**** Input material

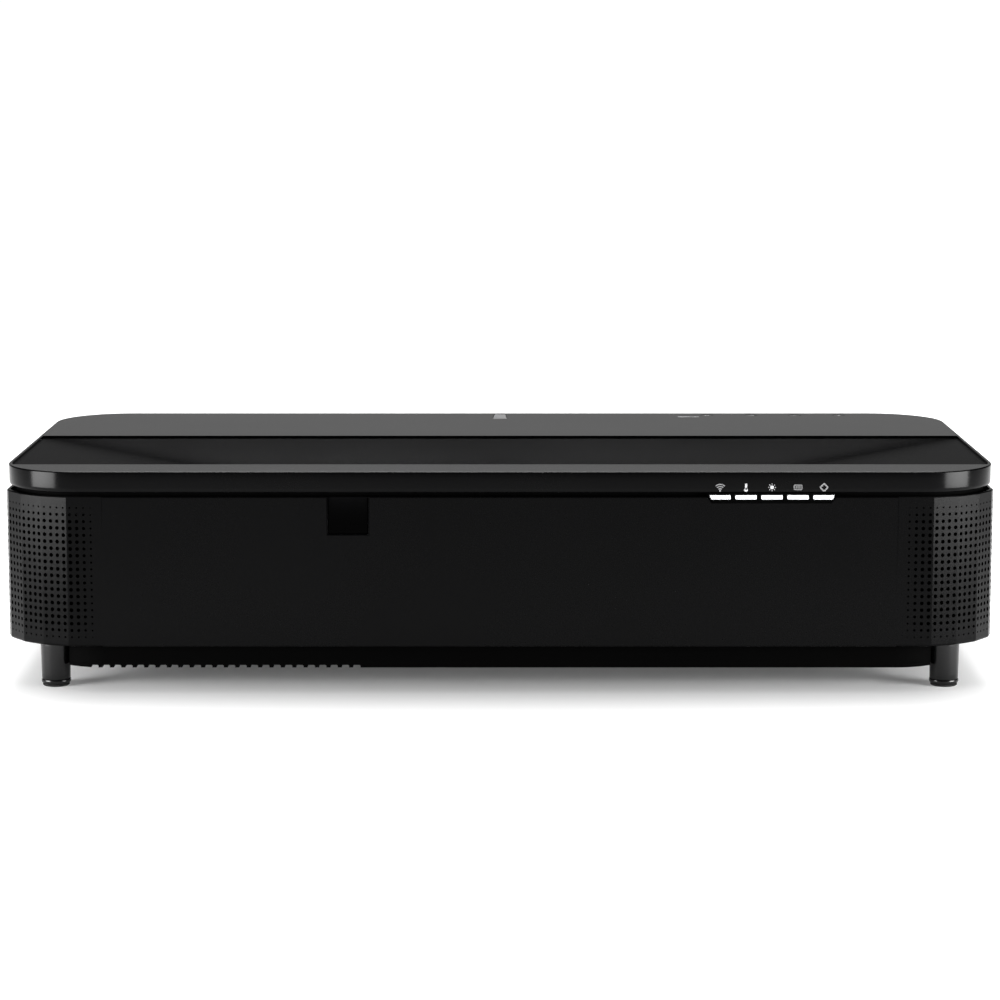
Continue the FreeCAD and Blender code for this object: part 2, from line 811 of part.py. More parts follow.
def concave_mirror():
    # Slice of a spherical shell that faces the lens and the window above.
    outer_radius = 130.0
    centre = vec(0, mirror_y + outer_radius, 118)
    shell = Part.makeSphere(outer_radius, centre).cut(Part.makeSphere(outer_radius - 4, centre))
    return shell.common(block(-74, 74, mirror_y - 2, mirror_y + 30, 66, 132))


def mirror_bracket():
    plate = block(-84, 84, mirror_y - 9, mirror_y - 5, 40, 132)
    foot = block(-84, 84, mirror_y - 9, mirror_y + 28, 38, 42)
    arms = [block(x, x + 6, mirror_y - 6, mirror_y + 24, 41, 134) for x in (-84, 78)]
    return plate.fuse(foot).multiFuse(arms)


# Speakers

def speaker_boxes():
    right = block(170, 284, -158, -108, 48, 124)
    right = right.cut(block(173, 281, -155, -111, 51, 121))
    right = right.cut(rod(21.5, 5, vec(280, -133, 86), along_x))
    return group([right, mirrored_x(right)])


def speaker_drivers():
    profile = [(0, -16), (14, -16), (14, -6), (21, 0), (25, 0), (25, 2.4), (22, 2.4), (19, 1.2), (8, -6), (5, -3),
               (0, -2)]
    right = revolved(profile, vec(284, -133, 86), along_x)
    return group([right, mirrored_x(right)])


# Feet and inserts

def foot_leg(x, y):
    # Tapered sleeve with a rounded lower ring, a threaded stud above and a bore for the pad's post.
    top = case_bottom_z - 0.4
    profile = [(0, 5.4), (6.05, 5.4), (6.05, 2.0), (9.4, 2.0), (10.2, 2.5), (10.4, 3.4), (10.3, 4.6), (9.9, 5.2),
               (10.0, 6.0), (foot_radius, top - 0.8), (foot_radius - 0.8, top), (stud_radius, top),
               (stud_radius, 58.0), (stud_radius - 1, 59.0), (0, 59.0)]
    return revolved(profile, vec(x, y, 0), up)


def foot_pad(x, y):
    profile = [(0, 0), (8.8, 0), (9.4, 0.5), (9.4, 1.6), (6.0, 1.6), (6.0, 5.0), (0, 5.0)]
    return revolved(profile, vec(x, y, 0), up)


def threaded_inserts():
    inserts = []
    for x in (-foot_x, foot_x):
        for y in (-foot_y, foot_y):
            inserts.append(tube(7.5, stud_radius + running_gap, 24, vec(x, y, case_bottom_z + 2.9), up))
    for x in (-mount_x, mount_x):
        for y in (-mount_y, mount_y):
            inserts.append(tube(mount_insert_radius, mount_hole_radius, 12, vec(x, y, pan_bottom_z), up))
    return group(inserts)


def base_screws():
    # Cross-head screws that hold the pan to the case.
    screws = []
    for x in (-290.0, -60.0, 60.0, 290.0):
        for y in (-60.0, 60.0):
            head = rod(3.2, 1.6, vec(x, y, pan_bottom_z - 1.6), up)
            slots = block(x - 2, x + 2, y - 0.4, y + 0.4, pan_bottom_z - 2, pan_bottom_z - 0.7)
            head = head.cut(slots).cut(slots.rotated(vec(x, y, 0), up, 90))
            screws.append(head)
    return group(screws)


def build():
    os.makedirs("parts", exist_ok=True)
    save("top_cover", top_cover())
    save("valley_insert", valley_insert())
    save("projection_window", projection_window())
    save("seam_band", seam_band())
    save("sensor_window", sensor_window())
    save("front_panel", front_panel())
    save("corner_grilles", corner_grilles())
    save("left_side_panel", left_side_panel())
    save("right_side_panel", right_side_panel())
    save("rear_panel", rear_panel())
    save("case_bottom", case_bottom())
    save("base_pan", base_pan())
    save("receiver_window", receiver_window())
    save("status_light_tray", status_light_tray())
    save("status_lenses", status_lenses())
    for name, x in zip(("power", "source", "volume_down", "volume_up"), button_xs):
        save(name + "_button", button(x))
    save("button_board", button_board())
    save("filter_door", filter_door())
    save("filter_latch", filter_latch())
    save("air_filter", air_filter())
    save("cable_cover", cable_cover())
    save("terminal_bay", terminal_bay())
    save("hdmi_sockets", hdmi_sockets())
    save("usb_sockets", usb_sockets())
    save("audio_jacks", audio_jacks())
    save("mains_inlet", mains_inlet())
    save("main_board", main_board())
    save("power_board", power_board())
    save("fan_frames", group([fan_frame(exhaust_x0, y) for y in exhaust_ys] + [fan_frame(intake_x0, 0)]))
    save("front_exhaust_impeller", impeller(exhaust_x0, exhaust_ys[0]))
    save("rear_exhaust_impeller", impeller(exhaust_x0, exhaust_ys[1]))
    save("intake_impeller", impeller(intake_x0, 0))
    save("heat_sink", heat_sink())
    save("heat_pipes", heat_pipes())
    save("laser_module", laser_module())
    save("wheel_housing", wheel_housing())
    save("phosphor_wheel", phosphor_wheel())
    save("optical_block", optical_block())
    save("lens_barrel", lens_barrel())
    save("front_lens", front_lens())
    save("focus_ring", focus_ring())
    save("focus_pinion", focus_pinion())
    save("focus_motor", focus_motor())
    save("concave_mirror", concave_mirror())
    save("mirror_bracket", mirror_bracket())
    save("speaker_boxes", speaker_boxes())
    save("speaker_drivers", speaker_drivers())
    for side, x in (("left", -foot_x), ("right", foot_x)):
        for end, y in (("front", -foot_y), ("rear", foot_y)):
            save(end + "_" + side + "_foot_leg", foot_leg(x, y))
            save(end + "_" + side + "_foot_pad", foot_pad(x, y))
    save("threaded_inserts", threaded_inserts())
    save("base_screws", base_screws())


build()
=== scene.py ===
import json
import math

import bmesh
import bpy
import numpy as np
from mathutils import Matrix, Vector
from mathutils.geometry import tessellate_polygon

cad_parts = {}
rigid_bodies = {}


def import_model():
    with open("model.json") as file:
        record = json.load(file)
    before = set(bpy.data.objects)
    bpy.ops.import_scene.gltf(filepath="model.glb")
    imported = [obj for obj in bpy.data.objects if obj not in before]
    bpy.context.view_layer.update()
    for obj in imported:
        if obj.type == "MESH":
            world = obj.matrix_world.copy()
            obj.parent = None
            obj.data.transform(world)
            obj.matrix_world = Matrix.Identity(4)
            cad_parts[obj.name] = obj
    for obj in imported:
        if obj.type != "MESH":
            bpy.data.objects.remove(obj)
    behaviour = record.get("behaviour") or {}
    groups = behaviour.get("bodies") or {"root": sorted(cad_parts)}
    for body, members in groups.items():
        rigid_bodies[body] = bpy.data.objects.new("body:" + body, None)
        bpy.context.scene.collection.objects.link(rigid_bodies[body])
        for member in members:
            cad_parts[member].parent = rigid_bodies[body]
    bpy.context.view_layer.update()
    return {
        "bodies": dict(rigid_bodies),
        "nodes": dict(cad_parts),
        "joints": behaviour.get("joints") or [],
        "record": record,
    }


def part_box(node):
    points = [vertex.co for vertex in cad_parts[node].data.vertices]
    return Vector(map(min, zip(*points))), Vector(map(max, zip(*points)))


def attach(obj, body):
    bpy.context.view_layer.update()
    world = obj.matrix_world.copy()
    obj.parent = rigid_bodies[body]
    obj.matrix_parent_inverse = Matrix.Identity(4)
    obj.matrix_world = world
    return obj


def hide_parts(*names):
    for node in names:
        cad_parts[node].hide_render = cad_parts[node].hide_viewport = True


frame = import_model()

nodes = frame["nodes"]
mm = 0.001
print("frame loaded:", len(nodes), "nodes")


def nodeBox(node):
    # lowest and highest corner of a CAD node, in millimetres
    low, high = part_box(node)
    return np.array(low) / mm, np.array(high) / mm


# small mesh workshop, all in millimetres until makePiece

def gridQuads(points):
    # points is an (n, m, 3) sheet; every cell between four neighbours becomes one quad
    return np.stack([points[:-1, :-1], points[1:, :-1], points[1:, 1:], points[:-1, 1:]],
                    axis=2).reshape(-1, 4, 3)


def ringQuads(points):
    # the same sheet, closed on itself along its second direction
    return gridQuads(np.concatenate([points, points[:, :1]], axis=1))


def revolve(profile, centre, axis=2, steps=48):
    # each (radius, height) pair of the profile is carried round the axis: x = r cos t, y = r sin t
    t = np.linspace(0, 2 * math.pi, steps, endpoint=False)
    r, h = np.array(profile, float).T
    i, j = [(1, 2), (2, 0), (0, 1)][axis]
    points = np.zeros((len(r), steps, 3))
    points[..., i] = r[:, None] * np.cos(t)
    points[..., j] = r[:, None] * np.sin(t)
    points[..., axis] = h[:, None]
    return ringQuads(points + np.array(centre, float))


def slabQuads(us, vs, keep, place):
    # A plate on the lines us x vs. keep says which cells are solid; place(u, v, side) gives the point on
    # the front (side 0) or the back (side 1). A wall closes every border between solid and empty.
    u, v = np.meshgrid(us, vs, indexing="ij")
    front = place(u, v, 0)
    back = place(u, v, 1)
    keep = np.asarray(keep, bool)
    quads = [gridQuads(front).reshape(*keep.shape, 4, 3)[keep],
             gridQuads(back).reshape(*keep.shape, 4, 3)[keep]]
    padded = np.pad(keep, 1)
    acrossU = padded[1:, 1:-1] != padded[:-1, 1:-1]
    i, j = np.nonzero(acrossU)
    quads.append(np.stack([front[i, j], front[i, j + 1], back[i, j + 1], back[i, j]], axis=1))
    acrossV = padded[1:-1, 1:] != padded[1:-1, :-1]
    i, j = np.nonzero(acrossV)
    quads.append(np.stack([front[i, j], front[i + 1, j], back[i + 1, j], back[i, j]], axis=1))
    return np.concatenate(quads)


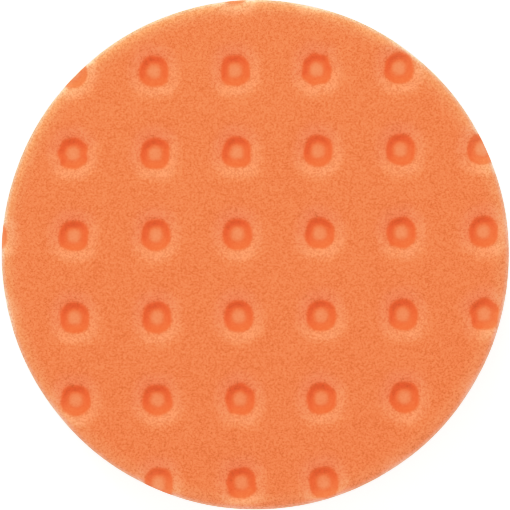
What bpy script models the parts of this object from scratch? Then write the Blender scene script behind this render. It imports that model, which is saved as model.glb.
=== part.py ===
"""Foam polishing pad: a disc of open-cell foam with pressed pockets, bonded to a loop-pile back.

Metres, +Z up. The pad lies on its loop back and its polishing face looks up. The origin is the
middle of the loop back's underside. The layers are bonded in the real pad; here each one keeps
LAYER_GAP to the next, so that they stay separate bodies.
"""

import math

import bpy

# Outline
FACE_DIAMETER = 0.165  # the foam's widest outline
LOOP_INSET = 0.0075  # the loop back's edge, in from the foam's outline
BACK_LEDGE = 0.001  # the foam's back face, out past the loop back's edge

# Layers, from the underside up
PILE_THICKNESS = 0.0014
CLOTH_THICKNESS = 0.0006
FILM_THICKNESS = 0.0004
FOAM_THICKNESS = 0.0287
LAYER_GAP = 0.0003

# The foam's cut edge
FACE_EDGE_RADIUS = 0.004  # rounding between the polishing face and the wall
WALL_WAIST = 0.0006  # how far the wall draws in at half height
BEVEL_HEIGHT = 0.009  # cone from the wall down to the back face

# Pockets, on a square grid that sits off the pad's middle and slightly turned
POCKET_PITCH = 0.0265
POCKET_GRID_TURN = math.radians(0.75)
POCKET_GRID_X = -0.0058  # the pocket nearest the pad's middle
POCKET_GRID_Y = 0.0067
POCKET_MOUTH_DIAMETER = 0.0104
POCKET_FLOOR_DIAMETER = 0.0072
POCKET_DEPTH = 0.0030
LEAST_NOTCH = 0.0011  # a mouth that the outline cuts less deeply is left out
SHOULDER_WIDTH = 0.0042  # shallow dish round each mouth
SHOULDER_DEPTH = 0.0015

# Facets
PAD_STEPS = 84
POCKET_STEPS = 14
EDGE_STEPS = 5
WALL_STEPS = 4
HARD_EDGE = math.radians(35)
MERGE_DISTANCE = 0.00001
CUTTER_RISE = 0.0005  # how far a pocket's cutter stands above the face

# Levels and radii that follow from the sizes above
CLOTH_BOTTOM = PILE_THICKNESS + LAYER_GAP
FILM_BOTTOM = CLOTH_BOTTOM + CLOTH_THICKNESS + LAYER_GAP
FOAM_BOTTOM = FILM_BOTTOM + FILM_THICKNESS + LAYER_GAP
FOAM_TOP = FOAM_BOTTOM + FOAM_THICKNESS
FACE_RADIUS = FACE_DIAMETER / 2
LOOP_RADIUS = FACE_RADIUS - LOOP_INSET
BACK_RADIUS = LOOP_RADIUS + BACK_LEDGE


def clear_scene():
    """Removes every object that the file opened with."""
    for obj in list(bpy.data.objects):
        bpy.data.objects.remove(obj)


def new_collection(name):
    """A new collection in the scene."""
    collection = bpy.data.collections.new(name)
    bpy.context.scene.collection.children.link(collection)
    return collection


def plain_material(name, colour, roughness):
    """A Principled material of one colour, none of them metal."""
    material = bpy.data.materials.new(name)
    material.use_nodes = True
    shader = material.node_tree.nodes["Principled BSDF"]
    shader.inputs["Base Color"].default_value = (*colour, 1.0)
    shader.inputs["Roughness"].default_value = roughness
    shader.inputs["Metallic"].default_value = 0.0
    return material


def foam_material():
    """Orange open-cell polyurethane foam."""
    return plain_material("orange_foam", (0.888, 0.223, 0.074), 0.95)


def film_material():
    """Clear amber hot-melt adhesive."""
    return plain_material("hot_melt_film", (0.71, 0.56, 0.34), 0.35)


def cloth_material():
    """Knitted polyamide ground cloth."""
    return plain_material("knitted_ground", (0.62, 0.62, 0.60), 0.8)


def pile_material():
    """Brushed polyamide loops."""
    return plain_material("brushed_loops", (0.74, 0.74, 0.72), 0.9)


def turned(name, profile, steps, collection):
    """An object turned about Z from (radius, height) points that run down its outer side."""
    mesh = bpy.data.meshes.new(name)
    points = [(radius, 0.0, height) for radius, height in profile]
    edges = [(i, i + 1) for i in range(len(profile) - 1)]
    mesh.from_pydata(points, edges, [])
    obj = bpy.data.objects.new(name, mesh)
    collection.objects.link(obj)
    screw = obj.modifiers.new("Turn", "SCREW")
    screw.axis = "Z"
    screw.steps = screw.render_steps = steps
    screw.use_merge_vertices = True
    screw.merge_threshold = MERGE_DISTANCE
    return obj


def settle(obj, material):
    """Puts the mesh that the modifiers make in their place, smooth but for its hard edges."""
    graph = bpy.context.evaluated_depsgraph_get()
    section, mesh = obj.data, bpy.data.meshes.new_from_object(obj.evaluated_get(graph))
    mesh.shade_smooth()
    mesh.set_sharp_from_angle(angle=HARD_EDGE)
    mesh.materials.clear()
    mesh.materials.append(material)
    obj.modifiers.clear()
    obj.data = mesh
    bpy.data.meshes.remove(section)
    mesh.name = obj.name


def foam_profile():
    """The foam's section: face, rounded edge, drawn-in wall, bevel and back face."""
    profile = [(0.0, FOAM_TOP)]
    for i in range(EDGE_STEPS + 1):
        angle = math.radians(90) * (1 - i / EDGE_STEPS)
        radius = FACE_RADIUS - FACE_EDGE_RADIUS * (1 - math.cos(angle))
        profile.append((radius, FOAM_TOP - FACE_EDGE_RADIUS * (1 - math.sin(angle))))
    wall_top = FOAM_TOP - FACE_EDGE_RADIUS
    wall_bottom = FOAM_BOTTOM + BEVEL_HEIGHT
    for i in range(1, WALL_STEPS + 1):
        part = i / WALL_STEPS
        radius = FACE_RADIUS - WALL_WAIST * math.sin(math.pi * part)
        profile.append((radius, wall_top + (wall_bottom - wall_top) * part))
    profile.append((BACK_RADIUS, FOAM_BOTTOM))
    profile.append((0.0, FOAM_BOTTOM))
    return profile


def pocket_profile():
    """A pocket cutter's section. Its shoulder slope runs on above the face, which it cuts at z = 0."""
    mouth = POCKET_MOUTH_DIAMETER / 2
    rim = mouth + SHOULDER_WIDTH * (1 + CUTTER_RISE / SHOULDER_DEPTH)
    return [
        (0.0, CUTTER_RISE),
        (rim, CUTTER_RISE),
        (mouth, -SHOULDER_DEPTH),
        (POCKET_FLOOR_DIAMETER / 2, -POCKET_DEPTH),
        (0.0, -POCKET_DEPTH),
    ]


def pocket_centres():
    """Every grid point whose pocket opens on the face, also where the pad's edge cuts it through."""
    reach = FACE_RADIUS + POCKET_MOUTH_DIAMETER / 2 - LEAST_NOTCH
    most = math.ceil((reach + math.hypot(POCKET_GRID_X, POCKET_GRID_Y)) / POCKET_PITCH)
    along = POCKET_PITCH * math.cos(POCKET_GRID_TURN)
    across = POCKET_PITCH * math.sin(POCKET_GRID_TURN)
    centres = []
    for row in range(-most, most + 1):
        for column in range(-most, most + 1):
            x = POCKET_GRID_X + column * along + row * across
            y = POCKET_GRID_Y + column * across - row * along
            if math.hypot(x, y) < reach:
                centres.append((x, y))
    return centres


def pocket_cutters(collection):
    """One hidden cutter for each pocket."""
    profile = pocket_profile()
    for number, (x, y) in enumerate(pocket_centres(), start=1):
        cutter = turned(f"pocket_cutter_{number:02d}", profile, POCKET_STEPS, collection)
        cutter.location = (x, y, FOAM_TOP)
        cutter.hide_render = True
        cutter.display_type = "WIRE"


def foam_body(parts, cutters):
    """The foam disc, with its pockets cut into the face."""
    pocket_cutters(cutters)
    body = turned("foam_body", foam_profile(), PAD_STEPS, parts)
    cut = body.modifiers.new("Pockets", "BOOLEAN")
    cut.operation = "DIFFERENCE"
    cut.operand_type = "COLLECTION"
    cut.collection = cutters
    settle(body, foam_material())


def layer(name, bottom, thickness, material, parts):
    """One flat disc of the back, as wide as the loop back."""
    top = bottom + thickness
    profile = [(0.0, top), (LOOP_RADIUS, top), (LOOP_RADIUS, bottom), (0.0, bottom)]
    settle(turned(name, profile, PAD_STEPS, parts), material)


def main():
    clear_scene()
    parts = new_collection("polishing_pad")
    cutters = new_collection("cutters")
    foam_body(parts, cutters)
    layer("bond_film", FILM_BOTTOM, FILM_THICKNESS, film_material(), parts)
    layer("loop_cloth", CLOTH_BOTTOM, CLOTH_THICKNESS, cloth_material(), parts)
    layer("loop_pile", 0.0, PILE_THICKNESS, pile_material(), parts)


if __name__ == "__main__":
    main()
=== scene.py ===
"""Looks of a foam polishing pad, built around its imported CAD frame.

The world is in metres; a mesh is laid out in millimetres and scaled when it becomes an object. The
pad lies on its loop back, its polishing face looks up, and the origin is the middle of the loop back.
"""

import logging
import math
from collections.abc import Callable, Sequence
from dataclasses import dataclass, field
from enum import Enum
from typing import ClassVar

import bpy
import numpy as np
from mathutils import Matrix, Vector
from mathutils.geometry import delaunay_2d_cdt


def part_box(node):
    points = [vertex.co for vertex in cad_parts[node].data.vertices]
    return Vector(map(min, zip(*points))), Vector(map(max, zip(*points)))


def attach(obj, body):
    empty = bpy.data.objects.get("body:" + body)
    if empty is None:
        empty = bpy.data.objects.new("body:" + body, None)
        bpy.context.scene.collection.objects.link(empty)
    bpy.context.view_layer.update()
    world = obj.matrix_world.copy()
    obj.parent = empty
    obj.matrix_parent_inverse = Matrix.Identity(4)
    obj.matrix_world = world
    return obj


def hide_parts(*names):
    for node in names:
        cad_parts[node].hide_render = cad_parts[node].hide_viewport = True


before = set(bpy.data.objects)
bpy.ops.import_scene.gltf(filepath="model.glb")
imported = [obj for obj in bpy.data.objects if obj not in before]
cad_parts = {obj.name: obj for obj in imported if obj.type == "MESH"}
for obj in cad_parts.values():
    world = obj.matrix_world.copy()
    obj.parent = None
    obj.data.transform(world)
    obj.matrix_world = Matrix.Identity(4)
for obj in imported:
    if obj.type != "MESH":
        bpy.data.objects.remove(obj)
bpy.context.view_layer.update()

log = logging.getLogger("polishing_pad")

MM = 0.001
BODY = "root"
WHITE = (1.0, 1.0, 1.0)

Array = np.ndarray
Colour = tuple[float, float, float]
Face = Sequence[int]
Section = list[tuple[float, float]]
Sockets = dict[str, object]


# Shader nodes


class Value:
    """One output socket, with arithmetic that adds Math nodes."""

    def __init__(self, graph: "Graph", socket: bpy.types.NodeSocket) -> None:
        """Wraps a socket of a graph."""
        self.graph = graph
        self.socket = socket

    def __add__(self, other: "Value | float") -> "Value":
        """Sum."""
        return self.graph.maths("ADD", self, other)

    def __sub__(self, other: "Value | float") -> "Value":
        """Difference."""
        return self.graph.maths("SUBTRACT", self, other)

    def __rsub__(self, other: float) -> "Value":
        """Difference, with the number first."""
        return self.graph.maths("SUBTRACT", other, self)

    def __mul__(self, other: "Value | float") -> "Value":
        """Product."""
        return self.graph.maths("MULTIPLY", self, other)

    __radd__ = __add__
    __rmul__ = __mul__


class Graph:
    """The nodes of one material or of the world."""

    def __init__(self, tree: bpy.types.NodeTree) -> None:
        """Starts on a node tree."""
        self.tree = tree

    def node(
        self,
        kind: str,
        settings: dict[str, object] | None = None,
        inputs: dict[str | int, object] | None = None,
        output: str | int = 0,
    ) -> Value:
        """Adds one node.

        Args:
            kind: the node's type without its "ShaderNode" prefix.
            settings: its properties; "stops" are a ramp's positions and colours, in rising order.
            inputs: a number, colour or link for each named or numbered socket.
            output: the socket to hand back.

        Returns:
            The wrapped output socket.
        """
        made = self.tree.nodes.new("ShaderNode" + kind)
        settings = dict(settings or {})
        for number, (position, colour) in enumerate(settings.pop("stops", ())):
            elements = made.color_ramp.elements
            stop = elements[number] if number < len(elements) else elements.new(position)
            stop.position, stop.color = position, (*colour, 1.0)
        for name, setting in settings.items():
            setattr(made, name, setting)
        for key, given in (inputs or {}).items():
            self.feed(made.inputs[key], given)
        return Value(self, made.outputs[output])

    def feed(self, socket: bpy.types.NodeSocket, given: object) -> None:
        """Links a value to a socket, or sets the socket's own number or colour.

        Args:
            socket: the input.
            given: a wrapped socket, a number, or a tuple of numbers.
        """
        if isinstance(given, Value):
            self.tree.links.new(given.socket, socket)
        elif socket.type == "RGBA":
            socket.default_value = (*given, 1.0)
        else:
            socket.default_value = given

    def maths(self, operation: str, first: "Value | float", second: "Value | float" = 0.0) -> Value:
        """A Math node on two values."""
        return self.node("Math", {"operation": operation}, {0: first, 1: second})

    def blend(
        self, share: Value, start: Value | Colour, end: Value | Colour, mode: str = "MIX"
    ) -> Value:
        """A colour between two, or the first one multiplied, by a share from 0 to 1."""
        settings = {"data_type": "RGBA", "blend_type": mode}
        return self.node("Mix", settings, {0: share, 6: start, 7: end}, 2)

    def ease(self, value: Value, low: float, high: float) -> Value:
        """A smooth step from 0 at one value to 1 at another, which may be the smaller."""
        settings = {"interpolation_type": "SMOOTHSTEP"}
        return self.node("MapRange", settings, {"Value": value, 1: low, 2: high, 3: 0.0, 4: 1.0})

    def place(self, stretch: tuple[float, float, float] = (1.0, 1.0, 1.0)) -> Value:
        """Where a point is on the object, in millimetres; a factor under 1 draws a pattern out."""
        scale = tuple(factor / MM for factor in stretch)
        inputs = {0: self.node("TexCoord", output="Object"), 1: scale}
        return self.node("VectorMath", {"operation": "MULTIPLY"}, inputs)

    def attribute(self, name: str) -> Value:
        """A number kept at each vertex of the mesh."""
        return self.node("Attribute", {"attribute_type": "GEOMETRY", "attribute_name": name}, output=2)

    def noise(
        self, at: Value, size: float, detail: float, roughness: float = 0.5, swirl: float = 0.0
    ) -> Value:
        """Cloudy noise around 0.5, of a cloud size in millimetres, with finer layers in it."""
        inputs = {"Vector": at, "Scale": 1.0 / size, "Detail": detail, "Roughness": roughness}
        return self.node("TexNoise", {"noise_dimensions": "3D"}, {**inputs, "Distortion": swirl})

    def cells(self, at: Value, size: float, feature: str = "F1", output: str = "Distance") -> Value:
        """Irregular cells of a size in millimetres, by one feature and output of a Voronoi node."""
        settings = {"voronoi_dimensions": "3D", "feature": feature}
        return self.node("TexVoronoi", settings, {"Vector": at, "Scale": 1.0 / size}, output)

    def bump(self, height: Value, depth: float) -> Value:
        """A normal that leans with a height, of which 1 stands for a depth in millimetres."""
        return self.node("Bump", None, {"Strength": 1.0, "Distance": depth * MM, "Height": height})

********

_Stated task_
Take the lines from the first line of the records through the line holding "# Feet and inserts", both included, and please reproduce them exactly with nothing added.

_Task solution_
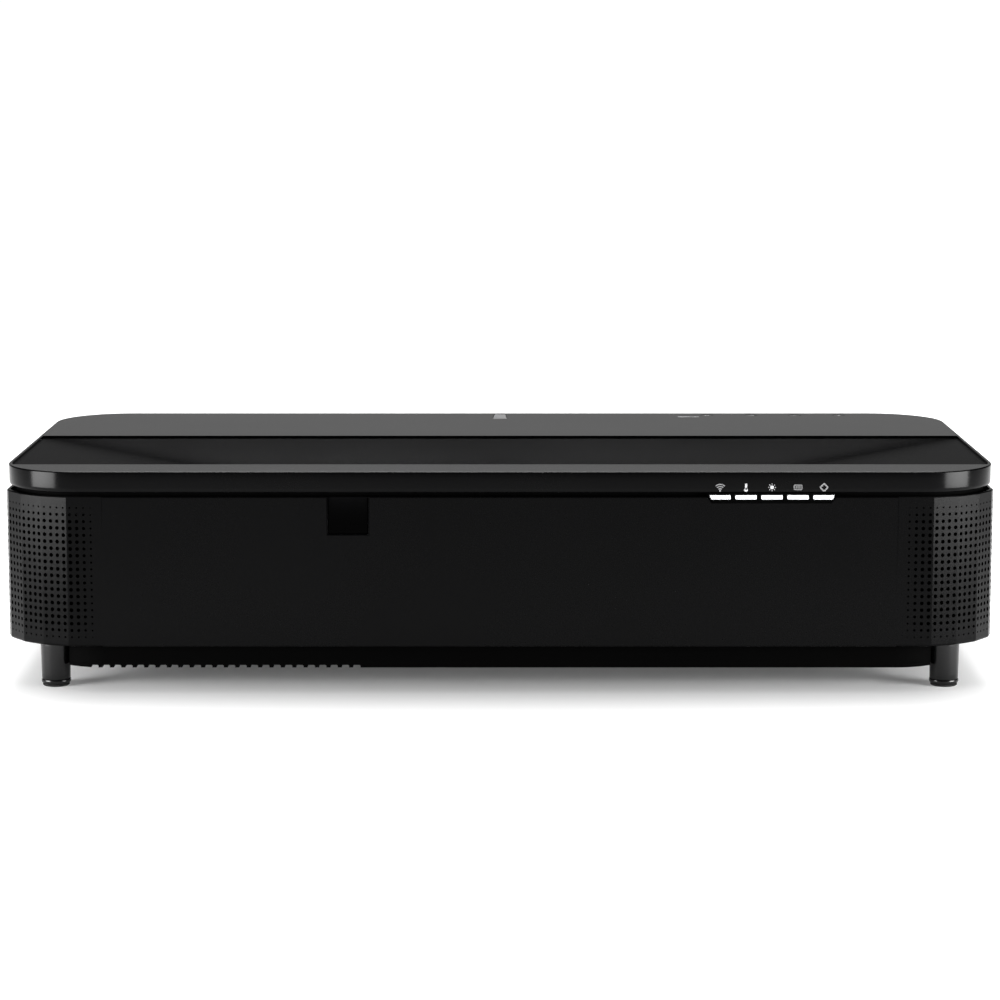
Continue the FreeCAD and Blender code for this object: part 2, from line 811 of part.py. More parts follow.
def concave_mirror():
    # Slice of a spherical shell that faces the lens and the window above.
    outer_radius = 130.0
    centre = vec(0, mirror_y + outer_radius, 118)
    shell = Part.makeSphere(outer_radius, centre).cut(Part.makeSphere(outer_radius - 4, centre))
    return shell.common(block(-74, 74, mirror_y - 2, mirror_y + 30, 66, 132))


def mirror_bracket():
    plate = block(-84, 84, mirror_y - 9, mirror_y - 5, 40, 132)
    foot = block(-84, 84, mirror_y - 9, mirror_y + 28, 38, 42)
    arms = [block(x, x + 6, mirror_y - 6, mirror_y + 24, 41, 134) for x in (-84, 78)]
    return plate.fuse(foot).multiFuse(arms)


# Speakers

def speaker_boxes():
    right = block(170, 284, -158, -108, 48, 124)
    right = right.cut(block(173, 281, -155, -111, 51, 121))
    right = right.cut(rod(21.5, 5, vec(280, -133, 86), along_x))
    return group([right, mirrored_x(right)])


def speaker_drivers():
    profile = [(0, -16), (14, -16), (14, -6), (21, 0), (25, 0), (25, 2.4), (22, 2.4), (19, 1.2), (8, -6), (5, -3),
               (0, -2)]
    right = revolved(profile, vec(284, -133, 86), along_x)
    return group([right, mirrored_x(right)])


# Feet and inserts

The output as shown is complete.